Apart from those semi-automatic ways to edit/analyze the function, you can hand craft it in the manual mode with af+ command and edit basic blocks of it using afb commands. Before changing the basic blocks of the function it is recommended to check the already presented ones:

[0x00003ac0]> afb
0x00003ac0 0x00003b7f 01:001A 191 f 0x00003b7f
0x00003b7f 0x00003b84 00:0000 5 j 0x00003b92 f 0x00003b84
0x00003b84 0x00003b8d 00:0000 9 f 0x00003b8d
0x00003b8d 0x00003b92 00:0000 5
0x00003b92 0x00003ba8 01:0030 22 j 0x00003ba8
0x00003ba8 0x00003bf9 00:0000 81

There are two very important commands for this: afc and afB. The latter is a must-know command for some platforms like ARM. It provides a way to change the "bitness" of the particular function.
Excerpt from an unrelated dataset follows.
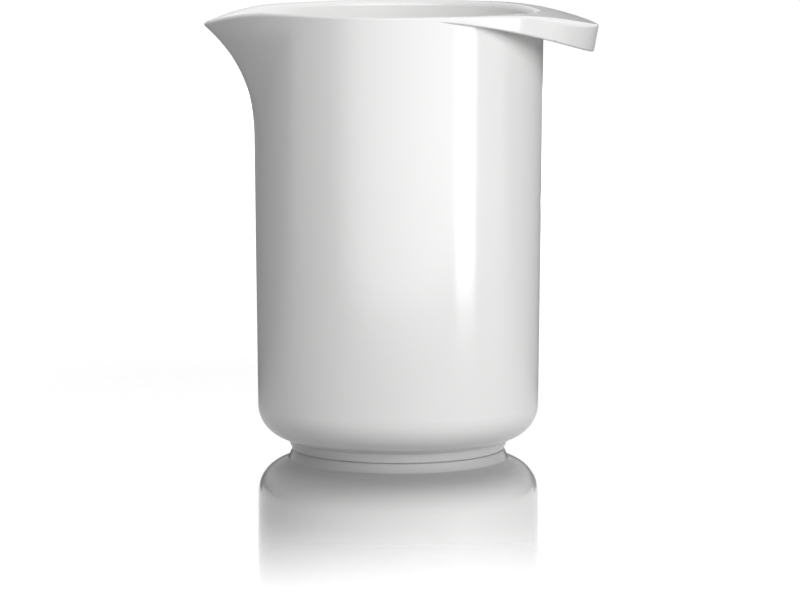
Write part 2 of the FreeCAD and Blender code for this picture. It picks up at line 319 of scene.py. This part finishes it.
def soft_mat(name, soft, level):
    """Matt grey, seen from above only, clear along the first share of its depth."""
    material, tree, output = new_material(name)
    link = tree.links.new
    coords = add_node(tree, "ShaderNodeTexCoord", (-700, 0))
    apart = add_node(tree, "ShaderNodeSeparateXYZ", (-500, 0))
    link(coords.outputs["Object"], apart.inputs["Vector"])
    edge = ramp_range(tree, (-300, 0), apart.outputs["Y"], -0.5, -0.5 + soft, 1.0, 0.0)
    geometry = add_node(tree, "ShaderNodeNewGeometry", (-300, -300))
    clear = add_node(tree, "ShaderNodeMath", (-100, -100), operation="MAXIMUM")
    link(edge, clear.inputs[0])
    link(geometry.outputs["Backfacing"], clear.inputs[1])
    matt = add_node(tree, "ShaderNodeBsdfDiffuse", (0, 100), Color=grey(level))
    through = add_node(tree, "ShaderNodeBsdfTransparent", (0, -250), Color=WHITE)
    both = add_node(tree, "ShaderNodeMixShader", (300, 0))
    link(clear.outputs[0], both.inputs["Fac"])
    link(matt.outputs["BSDF"], both.inputs[1])
    link(through.outputs["BSDF"], both.inputs[2])
    link(both.outputs["Shader"], output.inputs["Surface"])
    return material


def card_glow(name, level, fades):
    """Clear card that shines in a first reflection only, fading towards its edges."""
    material, tree, output = new_material(name)
    link = tree.links.new
    coords = add_node(tree, "ShaderNodeTexCoord", (-700, 0))
    across = add_node(tree, "ShaderNodeSeparateXYZ", (-500, 0))
    link(coords.outputs["Object"], across.inputs["Vector"])
    left, right, low, high = fades
    edges = (
        ("X", -0.5, -0.5 + left, 0.0, level),
        ("X", 0.5 - right, 0.5, 1.0, 0.0),
        ("Y", -0.5, -0.5 + low, 0.0, 1.0),
        ("Y", 0.5 - high, 0.5, 1.0, 0.0),
    )
    parts = [
        ramp_range(tree, (-300, 200 - 200 * i), across.outputs[axis], *limits, "SMOOTHSTEP")
        for i, (axis, *limits) in enumerate(edges)
    ]
    rays = add_node(tree, "ShaderNodeLightPath", (-500, -600))
    once = add_node(tree, "ShaderNodeMath", (-300, -600), operation="LESS_THAN")
    once.inputs[1].default_value = 1.5
    link(rays.outputs["Glossy Depth"], once.inputs[0])
    parts.append(once.outputs[0])
    strength = parts[0]
    for part in parts[1:]:
        product = add_node(tree, "ShaderNodeMath", (-100, -200), operation="MULTIPLY")
        link(strength, product.inputs[0])
        link(part, product.inputs[1])
        strength = product.outputs[0]
    glow = add_node(tree, "ShaderNodeEmission", (0, 0), Color=WHITE)
    link(strength, glow.inputs["Strength"])
    clear = add_node(tree, "ShaderNodeBsdfTransparent", (0, -150), Color=WHITE)
    both = add_node(tree, "ShaderNodeAddShader", (300, 0))
    link(glow.outputs["Emission"], both.inputs[0])
    link(clear.outputs["BSDF"], both.inputs[1])
    link(both.outputs["Shader"], output.inputs["Surface"])
    return material


# ---- stage pieces -----------------------------------------------------------------------

def add_card(name, size, place, rotation, material):
    """A flat stage card that only shows in reflections."""
    bpy.ops.mesh.primitive_grid_add(x_subdivisions=2, y_subdivisions=2, size=1.0, location=place)
    card = bpy.context.active_object
    card.name = name
    card.scale = (*size, 1.0)
    card.rotation_euler = rotation
    card.data.materials.append(material)
    card.visible_camera = False
    card.visible_diffuse = False
    card.visible_shadow = False
    return card


def add_flag(name, width, height, distance, level):
    """A matt grey card standing behind the jug, which darkens what the handle's top mirrors."""
    material, tree, output = new_material(name)
    matt = add_node(tree, "ShaderNodeBsdfDiffuse", (0, 0), Color=grey(level))
    tree.links.new(matt.outputs["BSDF"], output.inputs["Surface"])
    add_card(name, (width, height), (0.0, distance, height / 2),
             (math.pi / 2, 0.0, 0.0), material)


def add_mat(name, width, near, far, soft, level):
    """A matt grey mat on the floor behind the jug, which darkens what the wall's edges mirror.

    It lies from one depth to another, and its front edge is soft.
    """
    depth = far - near
    mat = add_card(name, (width, depth), (0.0, near + depth / 2, 0.0005), (0.0, 0.0, 0.0),
                   soft_mat(name, soft / depth, level))
    mat.visible_transmission = False


def add_light_card(name, width, height, azimuth, distance, level, fades):
    """An upright bright card near the jug, which draws a highlight.

    Its left and right edges fade out over the first two shares, of its width, and
    its lower and upper edges over the other two, of its height.
    """
    a = math.radians(azimuth)
    place = (distance * math.sin(a), -distance * math.cos(a), height / 2)
    card = add_card(name, (width, height), place, (math.pi / 2, 0.0, a),
                    card_glow(name, level, fades))
    card.visible_transmission = False


def add_softbox(name, width, height, azimuth, elevation, distance, power):
    """A rectangular lamp that doesn't show in reflections.

    It stands at an azimuth right of the front, as seen from the jug, and faces the jug.
    """
    a = math.radians(azimuth)
    e = math.radians(elevation)
    place = (AIM[0] + distance * math.sin(a) * math.cos(e),
             AIM[1] - distance * math.cos(a) * math.cos(e),
             AIM[2] + distance * math.sin(e))
    bpy.ops.object.light_add(type="AREA", location=place, rotation=(math.pi / 2 - e, 0.0, a))
    lamp = bpy.context.active_object
    lamp.name = name
    lamp.data.shape = "RECTANGLE"
    lamp.data.size = width
    lamp.data.size_y = height
    lamp.data.energy = power
    lamp.visible_glossy = False


def add_room(scene, ambient):
    """Even light from all around, which comes out white where it is seen."""
    world = bpy.data.worlds.new("studio_room")
    world.use_nodes = True
    tree = world.node_tree
    tree.nodes.clear()
    output = add_node(tree, "ShaderNodeOutputWorld", (600, 0))
    room = add_node(tree, "ShaderNodeBackground", (300, 0), Strength=1.0)
    level = add_node(tree, "ShaderNodeMix", (100, 0), data_type="RGBA")
    level.inputs["A"].default_value = grey(ambient)
    level.inputs["B"].default_value = WHITE
    tree.links.new(seen_rays(tree, (-500, 0)), level.inputs["Factor"])
    tree.links.new(level.outputs["Result"], room.inputs["Color"])
    tree.links.new(room.outputs["Background"], output.inputs["Surface"])
    scene.world = world


# ---- operators ------------------------------------------------------------------------

class JUG_OT_finish(bpy.types.Operator):
    """Give the moulded jug its glossy white finish"""

    bl_idname = "jug.finish"
    bl_label = "Finish Jug"

    def execute(self, context):
        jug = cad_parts.get(JUG_NODE)
        if jug is None:
            raise RuntimeError(f"the packed model has no node {JUG_NODE}")
        material = moulded_plastic(context.scene.jug_finish)
        jug.data.materials.clear()
        jug.data.materials.append(material)
        return {"FINISHED"}


class JUG_OT_stage(bpy.types.Operator):
    """Set up the plain floor, the soft lamps and the camera"""

    bl_idname = "jug.stage"
    bl_label = "Set Up Studio"

    def execute(self, context):
        scene = context.scene
        studio = scene.jug_studio
        bpy.ops.object.select_all(action="DESELECT")

        bpy.ops.mesh.primitive_circle_add(
            vertices=96, radius=FLOOR_RADIUS, fill_type="NGON", location=(0.0, 0.0, 0.0))
        floor = context.active_object
        floor.name = "floor"
        floor.data.materials.append(pale_floor(studio))

        add_softbox("key_softbox", width=1.3, height=1.1, azimuth=24.0, elevation=30.0,
                    distance=1.7, power=studio.key_power)
        add_softbox("top_softbox", width=0.9, height=0.9, azimuth=180.0, elevation=75.0,
                    distance=1.3, power=studio.top_power)
        add_softbox("back_softbox", width=1.3, height=0.7, azimuth=180.0, elevation=12.0,
                    distance=1.7, power=studio.back_power)
        add_softbox("side_softbox", width=0.5, height=0.5, azimuth=78.0, elevation=12.0,
                    distance=1.0, power=studio.side_power)
        add_light_card("front_card", width=0.70, height=0.5, azimuth=-4.0, distance=0.30,
                       level=studio.front_level, fades=(0.4, 0.01, 0.08, 0.1))
        add_light_card("strip_card", width=0.115, height=0.155, azimuth=51.5, distance=0.345,
                       level=studio.strip_level, fades=(0.2, 0.2, 0.3, 0.2))
        add_flag("far_flag", width=4.0, height=0.42, distance=3.6, level=studio.flag_grey)
        add_mat("back_mat", width=5.0, near=-0.05, far=5.0, soft=0.2, level=studio.mat_grey)
        add_room(scene, studio.ambient)

        bpy.ops.object.camera_add(
            location=(CAMERA_SIDE, -studio.camera_distance, studio.camera_height),
            rotation=(math.pi / 2 - studio.camera_tilt, 0.0, 0.0))
        camera = context.active_object
        camera.name = "camera"
        camera.data.lens = studio.lens
        camera.data.sensor_width = SENSOR_WIDTH
        camera.data.clip_end = CAMERA_REACH
        scene.camera = camera
        scene.view_settings.view_transform = "Standard"
        return {"FINISHED"}


class JUG_PT_panel(bpy.types.Panel):
    """Lists the steps and their settings"""

    bl_idname = "JUG_PT_panel"
    bl_label = "Mixing Jug"
    bl_space_type = "VIEW_3D"
    bl_region_type = "UI"
    bl_category = "Jug"

    def draw(self, context):
        layout = self.layout
        scene = context.scene
        steps = ((scene.jug_finish, "jug.finish"), (scene.jug_studio, "jug.stage"))
        for group, operator in steps:
            box = layout.box()
            for name in group.bl_rna.properties.keys():
                if name not in {"rna_type", "name"}:
                    box.prop(group, name)
            box.operator(operator)


CLASSES = (JugFinishSettings, JugStudioSettings, JUG_OT_finish, JUG_OT_stage, JUG_PT_panel)


def register():
    for item in CLASSES:
        bpy.utils.register_class(item)
    bpy.types.Scene.jug_finish = PointerProperty(type=JugFinishSettings)
    bpy.types.Scene.jug_studio = PointerProperty(type=JugStudioSettings)


def unregister():
    del bpy.types.Scene.jug_studio
    del bpy.types.Scene.jug_finish
    for item in reversed(CLASSES):
        bpy.utils.unregister_class(item)


def main():
    register()
    bpy.ops.jug.finish()
    bpy.ops.jug.stage()


if __name__ == "__main__":
    main()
Basically, allowing to select between ARM and Thumb modes.

afc on the other side, allows to manually specify function calling convention. You can find more information on its usage in calling_conventions.

Recursive analysis

There are 5 important program wide half-automated analysis commands:

  • aab - perform basic-block analysis ("Nucleus" algorithm)
  • aac - analyze function calls from one (selected or current function)
  • aaf - analyze all function calls
  • aar - analyze data references
  • aad - analyze pointers to pointers references

Those are only generic semi-automated reference searching algorithms. Radare2 provides a wide choice of manual references' creation of any kind. For this fine-grained control you can use ax commands.
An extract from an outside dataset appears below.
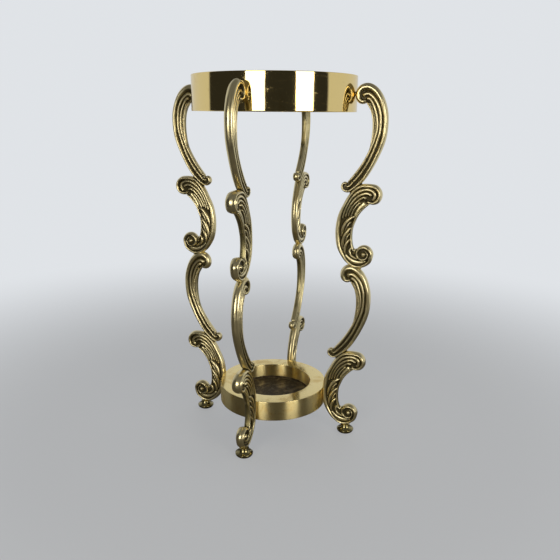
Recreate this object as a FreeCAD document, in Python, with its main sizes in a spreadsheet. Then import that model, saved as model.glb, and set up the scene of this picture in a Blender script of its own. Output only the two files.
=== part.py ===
# Umbrella stand: a polished top ring and a smaller base ring, held by four scrolled legs
# on turned feet, with a drip tray that lifts out of the base ring.
# Millimetres. +Z is up; the origin is on the floor, on the axis of the rings.
# The legs stand on the X and Y axes. Every leg is two brass castings, one on top of the
# other, from one pattern: a long plain scroll that ends on a broader leaf scroll.

import FreeCAD
import Part
import Sketcher
import math
import os

OUT = "parts"
LEGS = (("right", 0), ("back", 90), ("left", 180), ("front", 270))

# Driving dimensions: alias, value, what it measures.
SIZES = (
    ("ring_radius", 106.0, "top ring, outside radius"),
    ("ring_wall", 3.0, "top ring, wall"),
    ("ring_height", 44.0, "top ring, height"),
    ("ring_edge", 0.8, "top ring, rounding of its rims"),
    ("ring_above", 9.8, "top ring, its upper rim over the top of the castings"),
    ("long_reach", 57.5, "long scroll, in to out"),
    ("long_height", 134.6, "long scroll, top to bottom"),
    ("leaf_reach", 59.0, "leaf scroll, in to out"),
    ("leaf_height", 111.5, "leaf scroll, top to bottom"),
    ("long_thickness", 11.0, "long scroll, side to side"),
    ("leaf_thickness", 9.6, "leaf scroll, side to side"),
    ("curl_thickness", 10.0, "rolled ends of the long scroll, side to side"),
    ("volute_thickness", 12.4, "rolled ends of the leaf scroll, side to side"),
    ("eye_rise", 0.9, "the eye of a rolled end, above its face"),
    ("scroll_lap", 14.0, "height shared by a long scroll and the leaf scroll under it"),
    ("casting_lap", 4.1, "height shared by the upper and the lower casting"),
    ("step_in", 11.5, "the lower castings stand this much nearer the axis"),
    ("back_seat", 0.6, "depth of the flat that rests on the base ring"),
    ("seat_gap", 0.05, "between every casting or foot and its seat"),
    ("wall_gap", 0.3, "between a flat head or washer and the round wall that it bears on"),
    ("braze_gap", 0.25, "between the castings of a leg, for the braze"),
    ("foot_height", 11.0, "turned foot"),
    ("foot_radius", 11.6, "turned foot, widest"),
    ("foot_waist", 4.3, "turned foot, height of its widest place"),
    ("foot_sole", 9.4, "turned foot, radius of the flat that stands on the floor"),
    ("foot_neck", 6.4, "turned foot, radius under the leg"),
    ("foot_collar", 1.3, "turned foot, height of the straight part under the leg"),
    ("foot_bun", 4.6, "turned foot, radius of the round under its widest place"),
    ("foot_cove", 7.4, "turned foot, radius of the hollow above its widest place"),
    ("foot_seat", 0.5, "depth of the flat that rests on the foot"),
    ("foot_out", 14.7, "axis of the foot, outside the hook line of the lower casting"),
    ("spigot_radius", 2.5, "threaded spigot of the foot"),
    ("spigot_length", 8.0, "threaded spigot of the foot"),
    ("base_height", 27.0, "base ring, height"),
    ("base_width", 22.0, "base ring, outside radius less inside radius"),
    ("base_wall", 3.0, "base ring, walls and top"),
    ("base_edge", 0.6, "base ring, rounding of its rims"),
    ("base_under", 18.5, "base ring, its underside below the castings' backs"),
    ("ledge_width", 5.0, "base ring, ledge under the tray"),
    ("ledge_height", 2.0, "base ring, thickness of that ledge"),
    ("ledge_rise", 4.0, "base ring, underside of the ledge over that of the ring"),
    ("tray_gap", 0.5, "round the tray"),
    ("tray_sheet", 1.2, "tray, sheet thickness"),
    ("tray_rim", 2.6, "tray, height over all"),
    ("tray_lift", 0.3, "between the tray and its ledge"),
    ("screw_radius", 2.5, "all screws and studs"),
    ("screw_gap", 0.08, "round every screw, stud and spigot"),
    ("screw_reach", 13.0, "screw or stud inside the casting"),
    ("head_radius", 4.6, "head of a top screw"),
    ("head_height", 2.9, "head of a top screw"),
    ("slot_width", 1.1, "slot in the head"),
    ("slot_depth", 1.3, "slot in the head"),
    ("washer_radius", 5.2, "washer, outside"),
    ("washer_sheet", 1.0, "washer, thickness"),
    ("nut_flats", 8.0, "nut, across flats"),
    ("nut_height", 4.0, "nut"),
    ("stud_end", 1.6, "stud beyond the nut"),
)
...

Usage: ax[?d-l*]   # see also 'afx?'
| ax              list refs
| ax*             output radare commands
| ax addr [at]    add code ref pointing to addr (from curseek)
| ax- [at]        clean all refs/refs from addr
| ax-*            clean all refs/refs
| axc addr [at]   add generic code ref
| axC addr [at]   add code call ref
| axg [addr]      show xrefs graph to reach current function
| axg* [addr]     show xrefs graph to given address, use .axg*;aggv
| axgj [addr]     show xrefs graph to reach current function in json format
| axd addr [at]   add data ref
| axq             list refs in quiet/human-readable format
| axj             list refs in json format
| axF [flg-glob]  find data/code references of flags
| axm addr [at]   copy data/code references pointing to addr to also point to curseek (or at)
| axt [addr]      find data/code references to this address
| axf [addr]      find data/code references from this address
| axv [addr]      list local variables read-write-exec references
| ax. [addr]      find data/code references from and to this address
| axff[j] [addr]  find data/code references from this function
| axs addr [at]   add string ref

The most commonly used ax commands are axt and axf, especially as a part of various r2pipe scripts. Lets say we see the string in the data or a code section and want to find all places it was referenced from, we should use axt:

[0x0001783a]> pd 2
;-- str.02x:
; STRING XREF from 0x00005de0 (sub.strlen_d50)
; CODE XREF from 0x00017838 (str.._s_s_s + 7)
0x0001783a     .string "%%%02x" ; len=7
;-- str.src_ls.c:
; STRING XREF from 0x0000541b (sub.free_b04)
; STRING XREF from 0x0000543a (sub.__assert_fail_41f + 27)
; STRING XREF from 0x00005459 (sub.__assert_fail_41f + 58)
; STRING XREF from 0x00005f9e (sub._setjmp_e30)
; CODE XREF from 0x0001783f (str.02x + 5)
0x00017841 .string "src/ls.c" ; len=9
[0x0001783a]> axt
sub.strlen_d50 0x5de0 [STRING] lea rcx, str.02x
(nofunc) 0x17838 [CODE] jae str.02x

There are also some useful commands under axt. Use axtg to generate radare2 commands which will help you to create graphs according to the XREFs.

[0x08048320]> s main
[0x080483e0]> axtg
agn 0x8048337 "entry0 + 23"
agn 0x80483e0 "main"
age 0x8048337 0x80483e0

Use axt* to split the radare2 commands and set flags on those corresponding XREFs.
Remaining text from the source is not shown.